Long before I learned about the Law of Attraction, I realized that, if I could make any event real in my mind, that is, if I could see, hear it and feel it, it would invariably happen.
With this realization, I experimented to make something I wanted, happen.
But then, I was to learn something extremely important. It was a bitter lesson that would govern the rest of my life.
I was an engineer in a large aerospace corporation. I led a team that was involved in a very complex system costing millions of dollars. I was the lead engineer in one of the most prestigious programs and we had significant success that cemented my reputation. Not to mention that it had a dramatic impact on my paycheck!
Then somebody put a bug up my ear.
One of my colleagues told me that, one day, he wants to be the President of the company.
That got me thinking. Why not me? Why can’t I be the president of a company? My family had a lot of prominent people in the government and private sectors. I was expected to succeed. Why not make a name for myself in the industry? Going for the president of a company was the proper thing to do and it would make my family proud!
So, knowing that I could visualize things into existence, I imagined the trappings of the presidency. I visualized a large office, with a large desk and a window wall. Everything in that office just shouted..”Mr. President”.
That was it!
Over the years, inspired by Tesla (that’s another story), I improved my ability to visualize. And not just visualize. If I imagined a beach, I heard the people playing, the sea gulls and the surf. I saw the white sand, the colorful towels, the palm trees swaying as well as the distant car lanes. I felt the sun on my face and the coarse, warm sand under my feet. I picked up a handful of sand and felt the grains of sand flow through my fingers, something I loved to do in “real” life.
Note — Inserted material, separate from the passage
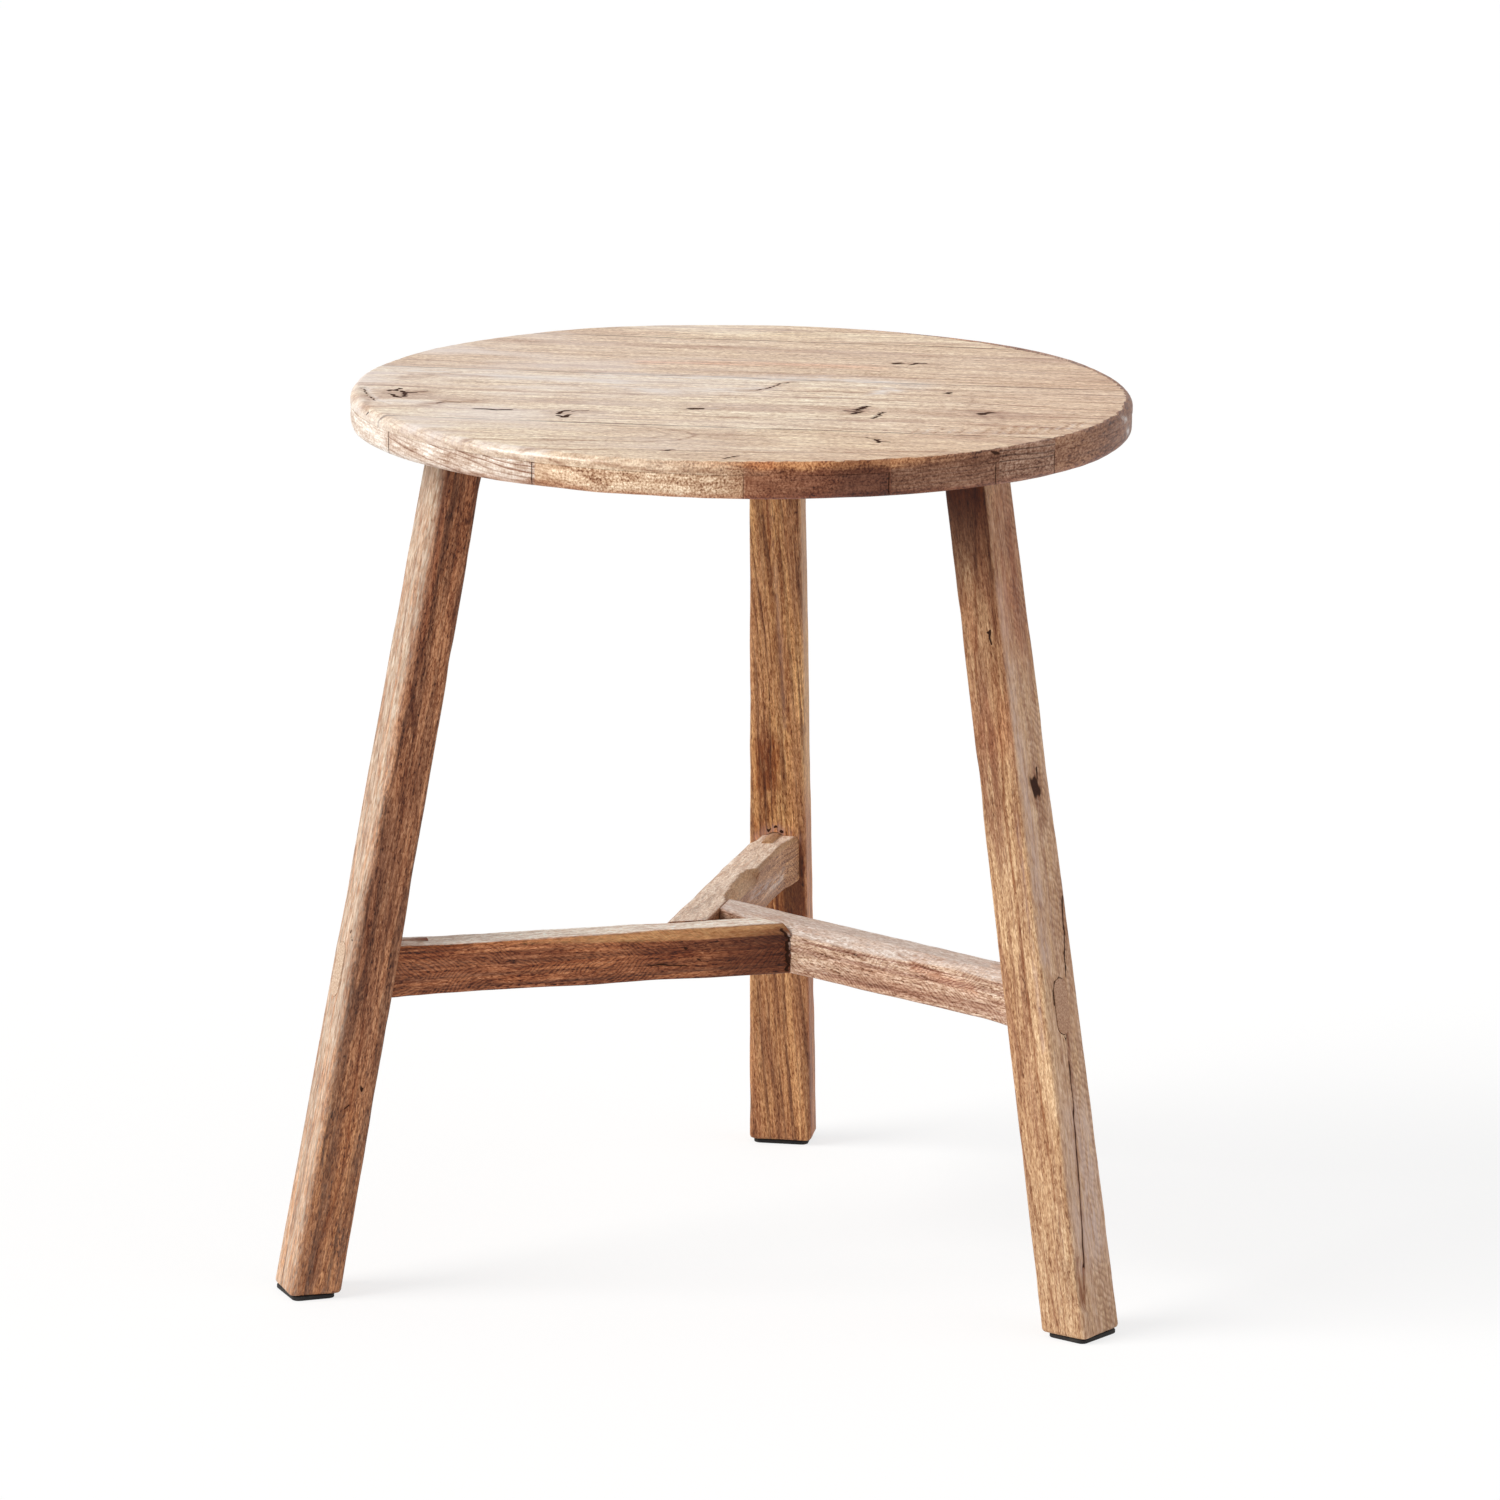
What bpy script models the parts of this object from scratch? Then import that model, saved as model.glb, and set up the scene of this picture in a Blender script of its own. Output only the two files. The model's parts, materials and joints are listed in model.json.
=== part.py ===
"""Round side table of reclaimed elm on three splayed legs.

The top is two layers of boards glued across each other. Three tapered legs are let into
its underside, and three rails pass right through the legs and lock in a pinwheel.
Metres, +Z up. The origin is on the floor at the middle of the table's bounding box, and
the back leg stands towards +Y.
"""
from math import asin, cos, pi, radians, sin, sqrt

import bmesh
import bpy
from mathutils import Matrix, Vector

# Whole table
TABLE_HEIGHT = 0.567
TOP_DIAMETER = 0.500
CLEARANCE = 0.0003

# Top: boards from left to right over boards from front to back
TOP_BOARD_THICKNESS = 0.0080
UNDER_BOARD_THICKNESS = 0.0157
TOP_EDGE_RADIUS = 0.0055
UNDER_EDGE_RADIUS = 0.0065
BOARD_TURN = radians(2)
TOP_JOINT_SHARES = (-0.524, 0.174, 0.730)
UNDER_JOINT_SHARES = (-0.807, -0.406, 0.120, 0.465, 0.711, 0.843)

# Legs: centre lines are measured from the table's axis, widths along the tangent
LEG_TOP_REACH = 0.188
LEG_FOOT_REACH = 0.286
LEG_TOP_WIDTH = 0.0305
LEG_TOP_DEPTH = 0.0270
LEG_FOOT_WIDTH = 0.0400
LEG_FOOT_DEPTH = 0.0310
LEG_EDGE_RADIUS = 0.0050
FOOT_EDGE_RADIUS = 0.0020
LEG_TENON_DIAMETER = 0.0200
LEG_TENON_LENGTH = 0.0120
GLIDE_THICKNESS = 0.0030
GLIDE_INSET = 0.0015

# Rails: the void is the small open triangle where the three of them meet
RAIL_MIDDLE_HEIGHT = 0.209
RAIL_WIDTH = 0.0240
RAIL_HEIGHT = 0.0310
RAIL_ROOT_HEIGHT = 0.0355
RAIL_FLARE_LENGTH = 0.0300
RAIL_EDGE_RADIUS = 0.0035
RAIL_VOID_SIDE = 0.0340
RAIL_TENON_WIDTH = 0.0160
RAIL_TENON_HEIGHT = 0.0345
RAIL_TENON_PROUD = 0.0004
DOWEL_DIAMETER = 0.0080
DOWEL_LENGTH = 0.0300

# Places worked out from the sizes above
TOP_RADIUS = TOP_DIAMETER / 2
LAYER_JOINT_Z = TABLE_HEIGHT - TOP_BOARD_THICKNESS
UNDERSIDE_Z = LAYER_JOINT_Z - CLEARANCE - UNDER_BOARD_THICKNESS
LEG_TOP_Z = UNDERSIDE_Z - CLEARANCE
LEG_FOOT_Z = GLIDE_THICKNESS + CLEARANCE
LEG_RISE = LEG_TOP_Z - LEG_FOOT_Z
LEG_TOP_CENTRE = Vector((LEG_TOP_REACH, 0, LEG_TOP_Z))
LEG_FOOT_CENTRE = Vector((LEG_FOOT_REACH, 0, LEG_FOOT_Z))
LEG_LINE = (LEG_TOP_CENTRE - LEG_FOOT_CENTRE).normalized()
LEG_REACH_AT_RAIL = LEG_FOOT_REACH + (LEG_TOP_REACH - LEG_FOOT_REACH) * (
    (RAIL_MIDDLE_HEIGHT - LEG_FOOT_Z) / LEG_RISE)
VOID_INRADIUS = RAIL_VOID_SIDE / (2 * sqrt(3))
RAIL_OFFSET = VOID_INRADIUS + RAIL_WIDTH / 2
RAIL_YAW = asin(RAIL_OFFSET / LEG_REACH_AT_RAIL)
BUTT_ANGLE = radians(30)
AXIS_Y = (TOP_RADIUS - LEG_FOOT_REACH - LEG_FOOT_DEPTH / 2) / 2

# Facets
RIM_SEGMENTS = 120
ROUND_SEGMENTS = 4
FOOT_SEGMENTS = 2
TENON_SEGMENTS = 32
FLARE_STATIONS = 5
CREASE_ANGLE = radians(40)
ALONG_ANGLE = radians(20)

SIDES = {"back": radians(90), "left": radians(210), "right": radians(330)}
TOP_BOARD_NAMES = ("front", "front_middle", "back_middle", "back")
TOP_BOARD_COLOURS = ((0.62, 0.46, 0.29), (0.60, 0.44, 0.28), (0.57, 0.41, 0.26), (0.61, 0.44, 0.27))
UNDER_BOARD_COLOUR = (0.36, 0.22, 0.13)
LEG_COLOUR = (0.40, 0.24, 0.13)
RAIL_COLOUR = (0.36, 0.21, 0.13)
DOWEL_COLOUR = (0.58, 0.43, 0.27)
GLIDE_COLOUR = (0.02, 0.02, 0.02)


# Scene, collections and materials

def clear_scene():
    for old in list(bpy.data.objects):
        bpy.data.objects.remove(old, do_unlink=True)


def new_collection(name):
    collection = bpy.data.collections.new(name)
    bpy.context.scene.collection.children.link(collection)
    return collection


def finish(name, colour, roughness):
    material = bpy.data.materials.new(name)
    material.use_nodes = True
    shader = material.node_tree.nodes["Principled BSDF"]
    shader.inputs["Base Color"].default_value = (*colour, 1)
    shader.inputs["Roughness"].default_value = roughness
    shader.inputs["Metallic"].default_value = 0
    return material


def to_mesh(name, bm, material=None):
    """Turn a bmesh into a mesh with soft rounds and crisp corners."""
    bmesh.ops.recalc_face_normals(bm, faces=bm.faces)
    mesh = bpy.data.meshes.new(name)
    bm.to_mesh(mesh)
    bm.free()
    mesh.shade_smooth()
    mesh.set_sharp_from_angle(angle=CREASE_ANGLE)
    if material:
        mesh.materials.append(material)
    return mesh


def place(name, mesh, turn, collection, axis):
    """Stand a piece on the table's axis, turned to its own side of the table."""
    piece = bpy.data.objects.new(name, mesh)
    piece.parent = axis
    piece.rotation_euler.z = turn
    collection.objects.link(piece)
    return piece


def as_cutter(piece):
    piece.hide_render = True
    piece.display_type = "WIRE"
    return piece


def add_boolean(piece, operation, tool):
    step = piece.modifiers.new(tool.name, "BOOLEAN")
    step.operation = operation
    step.solver = "EXACT"
    step.object = tool


# Woodworking steps on a bmesh

def saw(bm, point, normal):
    """Saw away what lies beyond a plane and close the cut face."""
    everything = bm.verts[:] + bm.edges[:] + bm.faces[:]
    bmesh.ops.bisect_plane(bm, geom=everything, plane_co=point, plane_no=normal, clear_outer=True)
    bmesh.ops.holes_fill(bm, edges=[edge for edge in bm.edges if edge.is_boundary])


def round_edges(bm, edges, radius, segments=ROUND_SEGMENTS):
    bmesh.ops.bevel(bm, geom=edges, offset=radius, segments=segments, profile=0.5, affect="EDGES")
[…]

So I imagined my presidential office in all its colorful and solid “reality”.
To get to the presidency in the company I worked in involved climbing up quite a few ladders with lots of very capable people entrenched in their positions. I was an engineer in a position of technical leadership. I had demonstrated excellent technical leadership (according to my reviews) but have never been in management. From where I was, the climb to the presidency looked like the climb up the staircase of the Empire State building.
Then, it happened.
An executive recruiter was referred to me by an acquaintance from a previous job. The position was for a management position in a small engineering company with only two steps to the presidency.
I took the job.
When I arrived at my new office, I saw the office of my imagination, complete with the window wall.
I got what I imagined!
But I was in for a rude awakening.
I got the office, but I also got a lot of heartache.
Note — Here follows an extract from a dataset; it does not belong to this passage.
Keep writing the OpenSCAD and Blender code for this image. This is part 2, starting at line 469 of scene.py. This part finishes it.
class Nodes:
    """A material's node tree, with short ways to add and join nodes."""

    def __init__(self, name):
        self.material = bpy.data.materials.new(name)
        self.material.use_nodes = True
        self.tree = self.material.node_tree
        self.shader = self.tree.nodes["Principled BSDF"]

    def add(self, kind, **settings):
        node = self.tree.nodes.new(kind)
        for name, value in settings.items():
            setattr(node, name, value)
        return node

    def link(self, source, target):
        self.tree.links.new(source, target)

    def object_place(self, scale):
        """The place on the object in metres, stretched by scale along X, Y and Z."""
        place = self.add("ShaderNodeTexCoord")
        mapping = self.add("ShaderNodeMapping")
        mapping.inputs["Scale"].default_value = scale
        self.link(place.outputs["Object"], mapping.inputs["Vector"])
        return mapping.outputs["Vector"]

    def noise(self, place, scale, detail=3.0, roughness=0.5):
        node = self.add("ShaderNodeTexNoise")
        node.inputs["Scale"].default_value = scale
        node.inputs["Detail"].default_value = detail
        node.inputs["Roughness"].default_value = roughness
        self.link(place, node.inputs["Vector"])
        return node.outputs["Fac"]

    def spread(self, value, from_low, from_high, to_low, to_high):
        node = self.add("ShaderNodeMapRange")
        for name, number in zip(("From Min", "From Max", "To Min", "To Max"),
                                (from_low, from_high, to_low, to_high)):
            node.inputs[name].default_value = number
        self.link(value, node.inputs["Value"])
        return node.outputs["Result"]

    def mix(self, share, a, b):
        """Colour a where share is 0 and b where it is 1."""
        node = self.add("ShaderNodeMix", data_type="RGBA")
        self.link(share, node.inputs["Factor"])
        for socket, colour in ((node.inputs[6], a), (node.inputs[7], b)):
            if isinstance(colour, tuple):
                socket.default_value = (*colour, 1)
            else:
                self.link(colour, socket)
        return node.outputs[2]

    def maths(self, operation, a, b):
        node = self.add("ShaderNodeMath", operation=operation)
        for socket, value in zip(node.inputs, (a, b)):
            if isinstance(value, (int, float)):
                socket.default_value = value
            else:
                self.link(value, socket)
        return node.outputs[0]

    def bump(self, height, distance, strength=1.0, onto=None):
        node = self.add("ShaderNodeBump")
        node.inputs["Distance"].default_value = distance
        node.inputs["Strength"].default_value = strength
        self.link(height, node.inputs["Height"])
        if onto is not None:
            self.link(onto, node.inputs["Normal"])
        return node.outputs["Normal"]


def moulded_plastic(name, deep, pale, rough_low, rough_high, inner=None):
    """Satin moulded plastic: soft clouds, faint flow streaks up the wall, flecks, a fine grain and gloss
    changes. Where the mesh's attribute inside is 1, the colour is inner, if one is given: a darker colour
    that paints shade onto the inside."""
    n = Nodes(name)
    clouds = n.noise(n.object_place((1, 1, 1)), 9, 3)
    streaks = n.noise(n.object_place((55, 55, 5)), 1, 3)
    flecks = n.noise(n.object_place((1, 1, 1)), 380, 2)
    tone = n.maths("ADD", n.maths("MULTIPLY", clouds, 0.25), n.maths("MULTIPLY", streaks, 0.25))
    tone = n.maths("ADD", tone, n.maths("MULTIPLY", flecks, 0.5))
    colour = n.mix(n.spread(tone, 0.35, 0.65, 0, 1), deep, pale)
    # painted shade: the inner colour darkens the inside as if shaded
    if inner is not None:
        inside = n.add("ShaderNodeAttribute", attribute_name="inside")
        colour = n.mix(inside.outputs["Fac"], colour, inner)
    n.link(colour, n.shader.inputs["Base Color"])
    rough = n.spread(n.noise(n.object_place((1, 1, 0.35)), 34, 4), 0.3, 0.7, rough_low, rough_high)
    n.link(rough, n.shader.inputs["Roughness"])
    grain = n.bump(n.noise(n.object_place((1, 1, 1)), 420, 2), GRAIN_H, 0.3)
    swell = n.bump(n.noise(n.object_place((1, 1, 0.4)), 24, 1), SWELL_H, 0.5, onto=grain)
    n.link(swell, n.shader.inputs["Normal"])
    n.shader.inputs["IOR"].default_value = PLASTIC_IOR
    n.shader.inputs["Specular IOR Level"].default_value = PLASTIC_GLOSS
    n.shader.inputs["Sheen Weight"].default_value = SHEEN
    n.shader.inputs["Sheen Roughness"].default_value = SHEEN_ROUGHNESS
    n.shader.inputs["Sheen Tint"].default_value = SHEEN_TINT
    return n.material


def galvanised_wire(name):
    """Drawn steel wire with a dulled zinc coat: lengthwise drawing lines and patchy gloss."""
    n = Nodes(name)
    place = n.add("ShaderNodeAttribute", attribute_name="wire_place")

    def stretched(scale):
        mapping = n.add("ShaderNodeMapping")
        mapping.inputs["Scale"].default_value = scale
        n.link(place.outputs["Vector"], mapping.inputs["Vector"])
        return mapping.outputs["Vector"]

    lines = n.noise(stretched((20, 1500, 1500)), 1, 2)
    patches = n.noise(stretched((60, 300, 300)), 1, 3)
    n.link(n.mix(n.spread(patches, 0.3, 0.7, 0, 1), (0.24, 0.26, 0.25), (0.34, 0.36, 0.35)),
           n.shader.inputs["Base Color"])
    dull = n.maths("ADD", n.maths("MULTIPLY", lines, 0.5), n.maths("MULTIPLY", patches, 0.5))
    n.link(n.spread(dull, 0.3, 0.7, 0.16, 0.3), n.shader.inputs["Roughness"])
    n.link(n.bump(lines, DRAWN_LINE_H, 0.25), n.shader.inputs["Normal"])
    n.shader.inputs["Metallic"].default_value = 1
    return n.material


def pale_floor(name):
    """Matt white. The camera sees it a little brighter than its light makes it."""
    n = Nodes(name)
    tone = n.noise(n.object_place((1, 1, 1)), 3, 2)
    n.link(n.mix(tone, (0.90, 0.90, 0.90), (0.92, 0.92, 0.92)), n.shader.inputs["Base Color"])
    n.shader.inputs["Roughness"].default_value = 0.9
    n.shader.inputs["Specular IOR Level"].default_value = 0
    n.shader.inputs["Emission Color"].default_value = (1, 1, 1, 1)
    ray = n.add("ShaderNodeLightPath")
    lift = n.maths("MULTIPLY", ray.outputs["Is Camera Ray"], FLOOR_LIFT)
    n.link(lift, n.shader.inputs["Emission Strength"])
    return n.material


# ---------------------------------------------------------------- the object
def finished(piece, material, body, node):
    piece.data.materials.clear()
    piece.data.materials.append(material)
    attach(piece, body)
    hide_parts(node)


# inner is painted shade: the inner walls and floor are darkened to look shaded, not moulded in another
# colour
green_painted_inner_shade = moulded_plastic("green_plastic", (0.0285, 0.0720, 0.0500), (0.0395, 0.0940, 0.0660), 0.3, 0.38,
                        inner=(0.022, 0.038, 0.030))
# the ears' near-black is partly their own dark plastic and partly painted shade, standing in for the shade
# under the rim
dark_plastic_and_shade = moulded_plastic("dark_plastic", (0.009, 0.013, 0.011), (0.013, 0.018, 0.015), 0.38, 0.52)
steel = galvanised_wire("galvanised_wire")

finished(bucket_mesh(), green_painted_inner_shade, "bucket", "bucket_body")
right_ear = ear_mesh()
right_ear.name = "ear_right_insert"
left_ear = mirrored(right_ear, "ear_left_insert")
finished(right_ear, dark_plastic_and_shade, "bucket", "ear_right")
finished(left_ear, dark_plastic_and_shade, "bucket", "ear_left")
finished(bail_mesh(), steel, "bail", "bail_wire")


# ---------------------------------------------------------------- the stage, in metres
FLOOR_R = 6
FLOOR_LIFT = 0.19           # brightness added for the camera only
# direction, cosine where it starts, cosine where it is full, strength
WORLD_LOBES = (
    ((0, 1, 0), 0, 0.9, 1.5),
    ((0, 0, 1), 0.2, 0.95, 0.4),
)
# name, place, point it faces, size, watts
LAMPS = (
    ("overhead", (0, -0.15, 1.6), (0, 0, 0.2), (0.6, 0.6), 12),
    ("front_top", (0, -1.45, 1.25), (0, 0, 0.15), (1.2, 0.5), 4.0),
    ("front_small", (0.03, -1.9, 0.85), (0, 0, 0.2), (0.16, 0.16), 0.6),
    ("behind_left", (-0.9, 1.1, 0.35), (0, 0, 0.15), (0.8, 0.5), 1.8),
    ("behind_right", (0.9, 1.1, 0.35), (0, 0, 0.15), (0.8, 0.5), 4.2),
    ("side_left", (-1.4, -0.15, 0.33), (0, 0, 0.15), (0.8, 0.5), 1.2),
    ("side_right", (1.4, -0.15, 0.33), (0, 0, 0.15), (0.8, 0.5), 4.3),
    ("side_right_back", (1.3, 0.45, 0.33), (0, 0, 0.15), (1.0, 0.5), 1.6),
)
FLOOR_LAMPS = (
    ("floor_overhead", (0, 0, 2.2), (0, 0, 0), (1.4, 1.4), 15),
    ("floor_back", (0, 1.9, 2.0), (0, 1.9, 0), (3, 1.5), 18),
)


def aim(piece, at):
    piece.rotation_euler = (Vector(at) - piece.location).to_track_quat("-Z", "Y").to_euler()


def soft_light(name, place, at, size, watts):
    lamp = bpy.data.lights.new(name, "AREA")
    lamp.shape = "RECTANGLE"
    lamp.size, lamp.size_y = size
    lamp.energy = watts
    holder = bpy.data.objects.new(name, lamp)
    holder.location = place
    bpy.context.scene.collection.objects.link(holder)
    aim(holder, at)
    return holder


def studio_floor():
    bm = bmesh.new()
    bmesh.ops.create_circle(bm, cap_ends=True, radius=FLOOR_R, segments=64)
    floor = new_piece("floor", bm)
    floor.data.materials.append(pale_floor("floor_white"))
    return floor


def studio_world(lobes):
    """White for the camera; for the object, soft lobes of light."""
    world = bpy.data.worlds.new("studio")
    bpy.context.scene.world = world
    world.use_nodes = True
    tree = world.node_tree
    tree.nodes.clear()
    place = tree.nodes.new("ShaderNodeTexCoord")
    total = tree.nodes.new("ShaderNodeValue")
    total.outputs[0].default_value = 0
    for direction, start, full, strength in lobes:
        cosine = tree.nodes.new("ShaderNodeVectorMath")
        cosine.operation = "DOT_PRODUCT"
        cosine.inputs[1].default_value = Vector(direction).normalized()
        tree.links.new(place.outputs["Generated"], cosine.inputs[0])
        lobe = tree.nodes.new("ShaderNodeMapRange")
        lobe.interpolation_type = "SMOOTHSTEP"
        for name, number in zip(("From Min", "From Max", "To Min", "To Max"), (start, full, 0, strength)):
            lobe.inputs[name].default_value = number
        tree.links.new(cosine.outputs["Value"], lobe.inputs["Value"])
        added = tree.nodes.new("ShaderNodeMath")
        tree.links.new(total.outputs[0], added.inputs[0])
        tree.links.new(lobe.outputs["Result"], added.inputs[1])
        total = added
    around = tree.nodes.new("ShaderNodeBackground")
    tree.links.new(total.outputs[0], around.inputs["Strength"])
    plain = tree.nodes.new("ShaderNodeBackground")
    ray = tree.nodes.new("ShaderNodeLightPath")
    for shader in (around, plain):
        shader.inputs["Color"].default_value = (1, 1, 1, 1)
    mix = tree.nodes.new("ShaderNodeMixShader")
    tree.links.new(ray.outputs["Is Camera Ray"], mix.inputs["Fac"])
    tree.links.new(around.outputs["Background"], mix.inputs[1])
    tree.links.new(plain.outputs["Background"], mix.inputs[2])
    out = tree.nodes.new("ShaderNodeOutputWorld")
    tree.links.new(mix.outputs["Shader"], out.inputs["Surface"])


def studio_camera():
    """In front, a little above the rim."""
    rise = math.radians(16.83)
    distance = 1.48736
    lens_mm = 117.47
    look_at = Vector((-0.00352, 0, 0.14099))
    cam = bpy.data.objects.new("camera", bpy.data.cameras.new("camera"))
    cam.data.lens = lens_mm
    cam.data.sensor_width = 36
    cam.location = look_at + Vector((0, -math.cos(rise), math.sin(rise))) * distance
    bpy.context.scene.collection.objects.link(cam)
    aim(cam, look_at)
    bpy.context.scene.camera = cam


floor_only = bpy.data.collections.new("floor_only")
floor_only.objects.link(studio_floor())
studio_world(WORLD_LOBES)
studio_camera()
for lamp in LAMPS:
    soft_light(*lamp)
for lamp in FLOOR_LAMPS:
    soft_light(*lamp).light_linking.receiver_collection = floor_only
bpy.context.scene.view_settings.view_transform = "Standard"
You see, I was a terrible match for the job!
My personality was at odds with the work of management. I wanted time to think and create and I found myself engaged in meeting after meeting solving problems in personnel and money. I wanted to invent new things but found myself planning corporate strategies and personnel schedules and budgets. I liked working solo but found I had to deal with a lot of other people. I hate conflict yet found myself fighting with other managers!
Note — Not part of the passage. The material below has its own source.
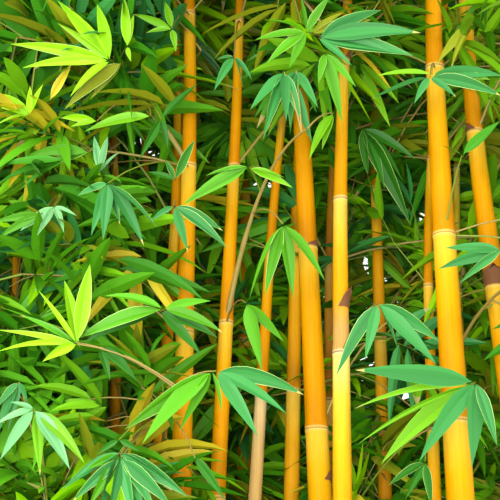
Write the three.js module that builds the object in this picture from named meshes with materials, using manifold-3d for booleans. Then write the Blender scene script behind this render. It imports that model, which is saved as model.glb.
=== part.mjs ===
// A clump of golden bamboo in a plain round clay pot.
// Nineteen canes rise from the soil, flare outwards at the foot, stand upright at eye level and
// arch out at the top. Side branches leave them at their nodes and carry fans of long leaves.
// Millimetres, +Z up. The origin is the middle of the pot's flat underside, and -Y is the front.
import * as THREE from "three";
import { mergeVertices } from "three/addons/utils/BufferGeometryUtils.js";
import Module from "manifold-3d";

const wasm = await Module();
wasm.setup();

const CLEAR = 0.3; // between two pieces that rest on each other
const FACING = 8; // least space between foliage and a cane, or another mass

// The pot and its soil
const POT_HEIGHT = 520;
const POT_FOOT_RADIUS = 225;
const POT_RIM_RADIUS = 340;
const RIM_HEIGHT = 60;
const RIM_STEP = 18;
const RIM_ROUND = 9;
const POT_WALL = 22;
const POT_FLOOR = 28;
const POT_SIDES = 28;
const SOIL_BELOW_RIM = 50;
const SOIL_TOP = POT_HEIGHT - SOIL_BELOW_RIM;

// The canes
const EYE_LEVEL = 2000; // height at which x and y of each cane are given
const FOOT_SHARE = 0.52; // how far out a cane stands in the soil, as a share of its place at eye level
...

I came to realize that I was not made of management material!
I was miserable!
I learned that being a manager of engineers meant that I no longer engineered. The creativity was gone! What I once thought was to be paradise became a prison. I was trapped. I moved my family across the country for a job I didn’t really like.
I got what I thought was the right corporate path, but I did not ask what my heart truly wanted! I did what I thought I was expected to do to make my family proud.
Looking back, I easily imagined the office because it was pleasurable (emotionally) to have such a prestigious working place. But I could not imagine the work because it was actually distasteful to me. Had I tried to imagine the work, I believe I would have had extreme difficulty holding an image. My own emotions would have repelled the thought.
Does this mean my original thought about vivid imagination was wrong?
No. But it was missing something extremely important. It was missing my heart’s desire. I focused on the trappings and not the work. I missed working on the essence of what I truly wanted.
Because of this misstep, I suffered through four years in a job I hated, in a place I disliked. But I applied the same process to recover, this time including the essence and the feeling of what I wanted. Just as before, I got what I wanted. And I am much happier for it.
That was another key lesson. Happiness is success. The trappings like the office, the car, the mansion and the wealth have nothing to do with it. Success is as individual as we are. If we go for the happiness, then success is assured. Different things make different people happy. There is no one happy strategy for all.
So despite the heartache, the lesson learned was tremendous.
It reinforced my belief and knowing in the creative power of Imagination. And, I replaced by goals of position and wealth with that of happiness. Events that followed vindicated this strategy. As I got happiness, the position and wealth followed, in surprising ways.
As Einstein professed, imagination is, indeed, the preview of life’s coming attractions.